Jeder staatliche Eingriff, und auf einen solchen zielt die Frage nach Geldern, welche die Bundesregierung zu investieren gedenkt, ab, käme zwangsläufig in den Konflikt mit den Bestimmungen der Art. 86 und 87 des Vertrages zur Gründung der Europäischen Gemeinschaft (EGV). Abgesehen von dieser Problematik ist es nicht Aufgabe der Bundesregierung, im Bereich der Energiewirtschaft unternehmerisch tätig zu werden. Vielmehr Aufgabe der Bundesregierung und des Gesetzgebers ist es, die Rahmenbedingungen für einen funktionierenden Markt im Energiebereich zu schaffen.
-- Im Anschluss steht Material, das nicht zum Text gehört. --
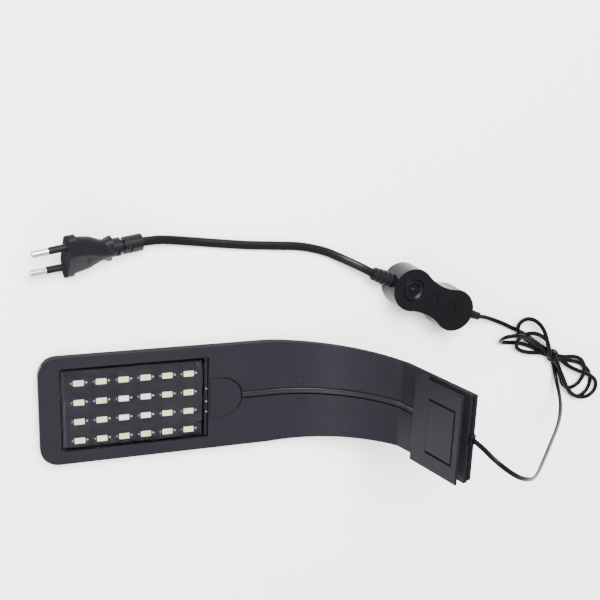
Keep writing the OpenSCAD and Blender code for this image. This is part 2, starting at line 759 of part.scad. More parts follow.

Darüber hinaus darf nicht vergessen werden, dass Stromausfälle nicht nur einen Schaden für die Wirtschaft und die Haushalte darstellen: Auch für die Elektrizitätsunternehmen stellt jede nicht verkaufte kWh elektrischer Energie in Summe einen beträchtlichen Einnahmenausfall dar.

 

 

Antwort zu Punkt 6 der Anfrage:

 

Die Bundesregierung als 51 % Aktionär der börsennotierten Verbundgesellschaft hat nicht die Absicht und auch gemäß AktG nicht das Recht, in einzelne Geschäftsführungsentscheidungen des Verbund-Vorstandes einzugreifen. Soweit es aktienrechtlich möglich ist, wird aber eine Geschäftspolitik, die verstärkt auf Neuinvestitionen und einen weiteren Ausbau der Erzeugungs- und Übertragungskapazitäten ausgerichtet ist, unterstützt. Beispielsweise ist geplant, mehr als die Hälfte des Bilanzgewinnes 2005 der Verbundgesellschaft nicht als Dividende auszuschütten, sondern für Investitionszwecke in der Gesellschaft zu belassen.